What Smith and others hope for, in their heart of hearts, is inconsistency. They want to discover, say, that the B meson rests in Paris for a week, when the standard model predicts it finishes the trip in just four days. In short, they want to find the chink in the standard model’s armor.

NEUTRINOS: A STARRING ROLE
While experimental physicists splice up tiny particles and study them like tea leaves, theoretical physicists contemplate vaster notions. Some spend their days meditating supersymmetry, a theory that postulates the existence of a bevy of yet-undiscovered particles. In addition to each particle’s antimatter sibling, supersymmetry predicts another kind of twin for every known particle. Other scientists are betting that everything in the universe is made out of unimaginably tiny vibrating strings, an idea that is alternately called string or M-theory, which has the puzzling implication that we live in a 10-dimensional universe and have only noticed the familiar three.

Murayama is exploring a theory that is rapidly becoming the favored explanation for why there is matter in the universe. It’s called leptogenesis, a shorthand way of saying that fundamental particles called leptons are our ultimate beginnings, our Genesis. In this story, Adam and Eve are replaced by the common electron and the curious neutrino, a ghostlike particle that whizzes through Earth as easily as you or I walk through a breeze.

Think of leptogenesis as a playground see-saw: when one side goes up, the other must go down. On this playground, ordinary matter sits on one end of the see-saw, and neutrinos, a kind of lepton, on the other. When the universe was very young, the theory goes, perhaps less than one-billionth of a nanosecond old and roughly the size of a hot air balloon, very heavy neutrinos morphed into a shower of antineutrinos. The antineutrinos pulled the lepton side of the see-saw down; the amount of ordinary matter had no choice but to increase.

If the leptogenesis theory is correct, “which right now pretty much everyone’s betting on,” says Murayama, then ultimately you owe your existence to the neutrino, a particle so ethereal, so seemingly inconsequential that there are trillions passing through your body as you read this.

Intriguing as leptogenesis is, no one can say for sure whether it or any of the other renegade theories about matter’s origins is correct, because the means to evaluate them do not exist.
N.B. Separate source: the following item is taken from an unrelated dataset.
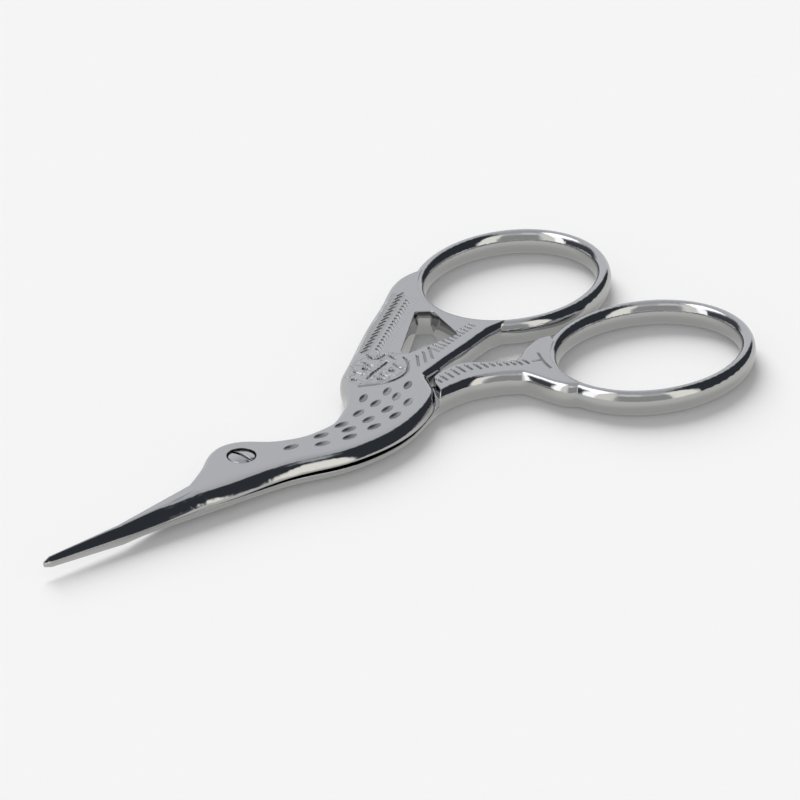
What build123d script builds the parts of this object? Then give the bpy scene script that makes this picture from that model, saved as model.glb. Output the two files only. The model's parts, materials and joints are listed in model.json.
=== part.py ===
"""Stork embroidery scissors: two steel halves that turn on one screw.

The origin is on the pivot axis, in the plane that the closed scissors lie on.
+X runs from the pivot to the finger bows, the beak points to -X, and +Z is up.
The top half carries the bow on the +Y side, the bottom half the one on the -Y side.
"""

import os

from build123d import *

os.makedirs("parts", exist_ok=True)

# Driving dimensions, in millimetres

beak_length = 28.3  # pivot axis to the tip of the closed blades
figure_length = 50.0  # the stork without its beak, which the outlines are shares of
plate_thickness = 3.0  # both halves together, and each leg by itself
blade_root = 8.0  # pivot axis to the section where the blades begin
tip_thickness = 1.0  # both blades together at the tip

bow_length = 23.3  # centre line of a bow, along its long axis
bow_width = 19.3  # centre line of a bow, across it
bow_turn = 6.9  # degrees that each bow's long axis spreads from X
bow_section_width = 1.8  # the bow's rod, seen from above
bow_section_height = 2.9  # the bow's rod, seen from the side
bow_gap = 1.35  # between the two closed bows

lap_clearance = 0.04  # between the flat inner faces of the two halves
stop_clearance = 0.15  # between each half's step and the other half, closed
hollow_start = 4.0  # the shallow hollow between the halves starts this far before the pivot
hollow_length = 27.0  # and is this long
hollow_depth = 0.22  # its depth in each half, at its deepest

screw_head_radius = 1.5
screw_head_height = 0.85
screw_head_crown = 0.2  # how far the head bulges above its rim
screw_head_recess = 0.1  # the head's rim lies this far inside the top face
screw_head_clearance = 0.1
screw_head_play = 0.03  # under the head, so that the top half turns
slot_width = 0.4
slot_depth = 0.45
slot_turn = 96.0  # degrees from X
shank_radius = 1.05
shank_clearance = 0.05
thread_radius = 0.9  # the threaded end, at its pitch line

overrun = 1.0  # how far a cutting shape runs past what it cuts

# Shares of figure_length: where the bows start, and the line midway between them
bow_start_share = 0.75
bow_middle_share = -0.0215

# Worked out sizes

middle = plate_thickness / 2
half_gap = lap_clearance / 2
bow_reach = figure_length * bow_start_share + bow_length / 2
bow_middle = figure_length * bow_middle_share
bow_offset = (bow_width + bow_section_width + bow_gap) / 2
top_bow = (bow_reach, bow_middle + bow_offset)
bottom_bow = (bow_reach, bow_middle - bow_offset)

# How the flanks round off. Each pair is a share of the half thickness above the
# middle plane, then the share of the whole flare that the flank has there. The
# lower part of the flank is a steep wall, and the upper part a rounded bevel.
flank_profile_shares = ((0.0, 1.0), (0.4, 0.93), (0.75, 0.68), (1.0, 0.0))

# The same for the blades, whose facets are almost flat
facet_profile_shares = ((0.0, 1.0), (0.4, 0.66), (0.75, 0.3), (1.0, 0.0))

# Outlines, as shares of figure_length. Each curve has two versions: where the
# flat face ends, and where the flank is widest, at half the thickness.

throat_shares = (
    (-0.160, -0.041), (-0.080, -0.048), (0.000, -0.064), (0.080, -0.084),
    (0.160, -0.113), (0.240, -0.123), (0.300, -0.122), (0.360, -0.116),
    (0.420, -0.100), (0.460, -0.083), (0.492, -0.055), (0.506, -0.024),
    (0.522, 0.010),
)
throat_flank_shares = (
    (-0.160, -0.078), (-0.080, -0.091), (0.000, -0.101), (0.074, -0.117),
    (0.152, -0.144), (0.240, -0.158), (0.306, -0.157), (0.372, -0.144),
    (0.434, -0.119), (0.478, -0.092), (0.508, -0.060), (0.524, -0.030),
    (0.538, -0.007),
)
neck_shares = (
    (-0.160, -0.020), (-0.120, -0.002), (-0.080, 0.020), (-0.040, 0.047),
    (0.000, 0.056), (0.040, 0.041), (0.080, 0.004), (0.120, -0.020),
    (0.160, -0.034), (0.200, -0.037), (0.240, -0.035), (0.280, -0.018),
    (0.310, 0.002),
)
neck_flank_shares = (
    (-0.160, -0.012), (-0.126, 0.009), (-0.088, 0.032), (-0.046, 0.060),
    (0.000, 0.070), (0.048, 0.053), (0.090, 0.014), (0.128, -0.008),
    (0.164, -0.020), (0.200, -0.023), (0.234, -0.021), (0.268, -0.006),
    (0.300, 0.011),
)
shoulder_shares = (
    (0.310, 0.002), (0.350, 0.044), (0.378, 0.078), (0.410, 0.114),
)
shoulder_flank_shares = (
    (0.300, 0.011), (0.336, 0.044), (0.366, 0.090), (0.400, 0.128),
)
wing_shares = (
    (0.410, 0.114), (0.480, 0.163), (0.600, 0.243), (0.700, 0.303),
    (0.760, 0.343), (0.850, 0.355),
)
wing_flank_shares = (
    (0.400, 0.128), (0.472, 0.175), (0.592, 0.255), (0.692, 0.316),
    (0.752, 0.354), (0.850, 0.362),
)
far_leg_shares = (
    (0.522, 0.010), (0.560, 0.017), (0.600, 0.025), (0.680, 0.041),
    (0.720, 0.050), (0.766, 0.062),
)
far_leg_flank_shares = (
    (0.538, -0.007), (0.566, -0.001), (0.604, 0.009), (0.684, 0.025),
    (0.724, 0.034), (0.778, 0.046),
)
far_foot_shares = ((0.766, 0.062), (0.830, 0.056))
far_foot_flank_shares = ((0.778, 0.046), (0.838, 0.048))

near_leg_inner_shares = (
    (0.538, -0.028), (0.560, -0.022), (0.590, -0.019), (0.616, -0.021),
    (0.640, -0.036), (0.680, -0.068), (0.704, -0.088), (0.722, -0.096),
    (0.740, -0.092), (0.770, -0.076), (0.800, -0.064), (0.850, -0.066),
)
near_leg_inner_flank_shares = (
    (0.538, -0.019), (0.560, -0.013), (0.590, -0.009), (0.622, -0.012),
    (0.650, -0.028), (0.690, -0.060), (0.710, -0.076), (0.724, -0.083),
    (0.736, -0.081), (0.762, -0.066), (0.796, -0.054), (0.856, -0.058),
)
near_leg_outer_shares = (
    (0.508, -0.078), (0.540, -0.075), (0.570, -0.077), (0.600, -0.082),
    (0.630, -0.093), (0.660, -0.108), (0.690, -0.128),
)
near_leg_outer_flank_shares = (
    (0.486, -0.094), (0.536, -0.091), (0.568, -0.093), (0.596, -0.098),
    (0.624, -0.109), (0.652, -0.123), (0.676, -0.141),
)
near_foot_shares = (
    (0.690, -0.128), (0.702, -0.140), (0.708, -0.160), (0.716, -0.192),
    (0.724, -0.224), (0.738, -0.250), (0.762, -0.262),
)
near_foot_flank_shares = (
    (0.676, -0.141), (0.687, -0.151), (0.693, -0.166), (0.700, -0.196),
    (0.708, -0.230), (0.723, -0.260), (0.750, -0.276),
)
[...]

Scientists are talking of building a novel and very expensive machine, a so-called neutrino factory, that would put leptogenesis to the test. For now, though, the hands-on physicists plug away, staking out testable territory and scrutinizing the minutiae of their results, while the big thinkers tinker with the foundations of it all. Theory versus experiment: that disparity, as fundamental and as complementary, perhaps, as the one between matter and antimatter, has always been at the heart of the effort to understand our world. Chances are, the matter-antimatter problem will eventually be solved through synergy: The experimenters will find an unexpected quirk in the workings of elementary particles, and the theorists will find a consistent and elegant way to explain it.